__WHAT YOU SHOULD DO__.
Quote the whole listing word for word, please.

__AVAILABLE DATA__.
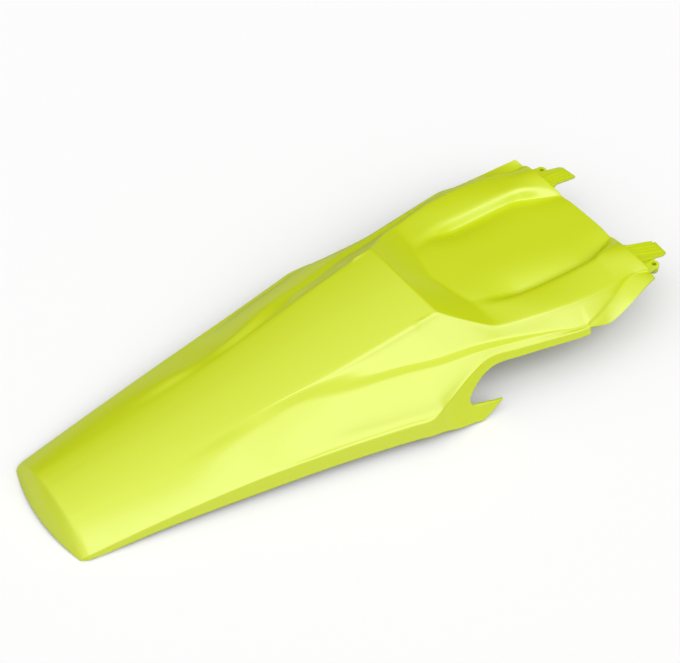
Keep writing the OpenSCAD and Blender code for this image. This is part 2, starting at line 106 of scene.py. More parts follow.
# Guide lines: station, then half width and height, read as smooth curves through their points
HALF_GROOVE = GROOVE_W / 2
CROWN = [[0, TAIL_H - 1], [200, BACK_H], [SEAT_X, SEAT_H - .2], [460, SEAT_H + 11.3]]
RIDGE = [
    [0, 30, 3.5], [100, 33, 3.5], [200, 38.5, 3.6], [300, 49.2, 4.8], [SEAT_X, RIDGE_W / 2, 5.4],
    [460, RIDGE_W / 2 + 3, 6],
]
RIM = [
    [CORNER_X, RIDGE_W / 2 + .17, SEAT_H - 5.4], [419, 66, 82.5], [434, 75.5, 77], [450, 84.3, 70.2],
    [469, 89.6, 68], [508, 97.5, 68.3], [550.4, 101.6, 66], [595.8, 101.2, 62.2], [623.8, 96.3, 60.3],
    [FRONT_X, 98.8, FRONT_H - 1.5],
]
WALL_TOP = [
    [RECESS_X, HALF_GROOVE - 18.5, RECESS_H - 1.1], [452, HALF_GROOVE - 2.5, RECESS_H - 3.5],
    [484, HALF_GROOVE + 3.8, RECESS_H - 4], [539, HALF_GROOVE + 6.7, 67.7], [598, HALF_GROOVE + 6, 67.9],
    [616, HALF_GROOVE + .5, 67.4], [FRONT_X, HALF_GROOVE - 9.5, FRONT_H + 1.4],
]
GROOVE = [
    [RECESS_X, HALF_GROOVE - 22.5, RECESS_H + .9], [452, HALF_GROOVE - 8.5, RECESS_H - 3.2],
    [473, HALF_GROOVE - 5.5, RECESS_H - 5.3], [488, HALF_GROOVE - 3.5, 64.7], [511, HALF_GROOVE - 1.5, 59.4],
    [588, HALF_GROOVE, 58.6], [605, HALF_GROOVE - 2, FRONT_H - .9],
    [FRONT_X, HALF_GROOVE - 18.5, FRONT_H - 2.4],
]
FLOOR = [
    [RECESS_X, RECESS_H + 3.4], [RAMP_X, RECESS_H], [543, (RECESS_H + FRONT_H) / 2], [FRONT_X, FRONT_H],
]
LEDGE = [
    [198, 46, 48.2], [245, 54.5, 57], [278, 63.2, 59.9], [344, 76, 59.9], [385, 86.7, 59.3],
    [428, 93.5, 58.8], [472, 103, 55.9], [504, 111.5, 53.6], [544, WING_W / 2 - 3.5, 50], [585, 110.5, 54.5],
    [625, 96.7, 58.6], [FRONT_X, 101, FRONT_H - 2],
]
SHOULDER = [
    [LIP_X, TAIL_W / 2 + 4.2, 5.6], [92, 77.2, 16.7], [175, 89.6, 24.4], [262, 105, 28.3],
    [339, SHOULDER_W / 2 - 3, 29.7], [351, SHOULDER_W / 2, 29.3], [377, 116.6, 36], [407, 108.3, 46.1],
    [434, WAIST_W / 2, 52.3], [467, 110.3, 51], [534, WING_W / 2 - 1.5, 47.9], [WING_X, WING_W / 2, 47.5],
    [576, WING_W / 2 + 2.1, 42.1], [642, 113, 57.9], [FRONT_X, 112, 58.5],
]
HEM = [
    [LIP_X, 1.2], [92, 6], [176, 9], [263, SKIRT_H], [352, SKIRT_H - .3], [380, SKIRT_H / 2 - .25],
    [HOOK_CORNER_X, 0],
]
CUT = [[399, 18.2], [408, 14], [418, 11.6], [434, 9.8], [452, 8.4], [500, 7.4], [WING_X, 7]]
SLIT_SHARE = .441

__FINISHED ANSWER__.
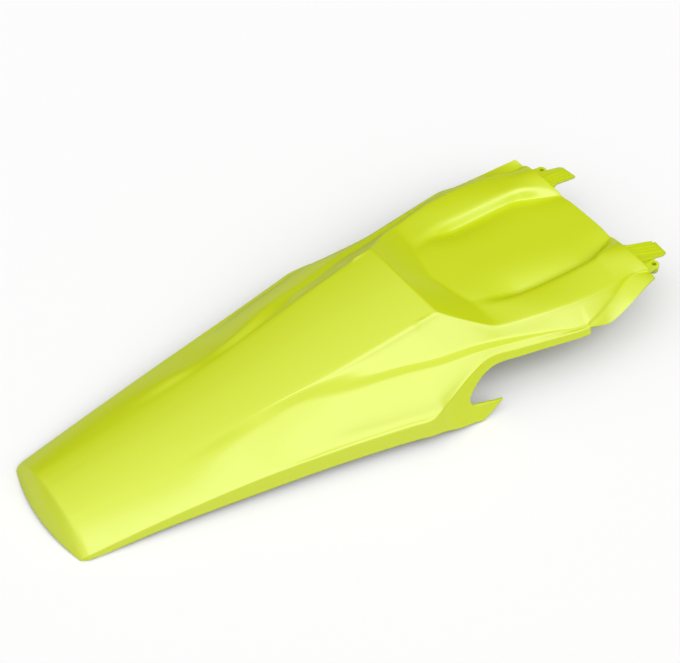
Keep writing the OpenSCAD and Blender code for this image. This is part 2, starting at line 106 of scene.py. More parts follow.
# Guide lines: station, then half width and height, read as smooth curves through their points
HALF_GROOVE = GROOVE_W / 2
CROWN = [[0, TAIL_H - 1], [200, BACK_H], [SEAT_X, SEAT_H - .2], [460, SEAT_H + 11.3]]
RIDGE = [
    [0, 30, 3.5], [100, 33, 3.5], [200, 38.5, 3.6], [300, 49.2, 4.8], [SEAT_X, RIDGE_W / 2, 5.4],
    [460, RIDGE_W / 2 + 3, 6],
]
RIM = [
    [CORNER_X, RIDGE_W / 2 + .17, SEAT_H - 5.4], [419, 66, 82.5], [434, 75.5, 77], [450, 84.3, 70.2],
    [469, 89.6, 68], [508, 97.5, 68.3], [550.4, 101.6, 66], [595.8, 101.2, 62.2], [623.8, 96.3, 60.3],
    [FRONT_X, 98.8, FRONT_H - 1.5],
]
WALL_TOP = [
    [RECESS_X, HALF_GROOVE - 18.5, RECESS_H - 1.1], [452, HALF_GROOVE - 2.5, RECESS_H - 3.5],
    [484, HALF_GROOVE + 3.8, RECESS_H - 4], [539, HALF_GROOVE + 6.7, 67.7], [598, HALF_GROOVE + 6, 67.9],
    [616, HALF_GROOVE + .5, 67.4], [FRONT_X, HALF_GROOVE - 9.5, FRONT_H + 1.4],
]
GROOVE = [
    [RECESS_X, HALF_GROOVE - 22.5, RECESS_H + .9], [452, HALF_GROOVE - 8.5, RECESS_H - 3.2],
    [473, HALF_GROOVE - 5.5, RECESS_H - 5.3], [488, HALF_GROOVE - 3.5, 64.7], [511, HALF_GROOVE - 1.5, 59.4],
    [588, HALF_GROOVE, 58.6], [605, HALF_GROOVE - 2, FRONT_H - .9],
    [FRONT_X, HALF_GROOVE - 18.5, FRONT_H - 2.4],
]
FLOOR = [
    [RECESS_X, RECESS_H + 3.4], [RAMP_X, RECESS_H], [543, (RECESS_H + FRONT_H) / 2], [FRONT_X, FRONT_H],
]
LEDGE = [
    [198, 46, 48.2], [245, 54.5, 57], [278, 63.2, 59.9], [344, 76, 59.9], [385, 86.7, 59.3],
    [428, 93.5, 58.8], [472, 103, 55.9], [504, 111.5, 53.6], [544, WING_W / 2 - 3.5, 50], [585, 110.5, 54.5],
    [625, 96.7, 58.6], [FRONT_X, 101, FRONT_H - 2],
]
SHOULDER = [
    [LIP_X, TAIL_W / 2 + 4.2, 5.6], [92, 77.2, 16.7], [175, 89.6, 24.4], [262, 105, 28.3],
    [339, SHOULDER_W / 2 - 3, 29.7], [351, SHOULDER_W / 2, 29.3], [377, 116.6, 36], [407, 108.3, 46.1],
    [434, WAIST_W / 2, 52.3], [467, 110.3, 51], [534, WING_W / 2 - 1.5, 47.9], [WING_X, WING_W / 2, 47.5],
    [576, WING_W / 2 + 2.1, 42.1], [642, 113, 57.9], [FRONT_X, 112, 58.5],
]
HEM = [
    [LIP_X, 1.2], [92, 6], [176, 9], [263, SKIRT_H], [352, SKIRT_H - .3], [380, SKIRT_H / 2 - .25],
    [HOOK_CORNER_X, 0],
]
CUT = [[399, 18.2], [408, 14], [418, 11.6], [434, 9.8], [452, 8.4], [500, 7.4], [WING_X, 7]]
SLIT_SHARE = .441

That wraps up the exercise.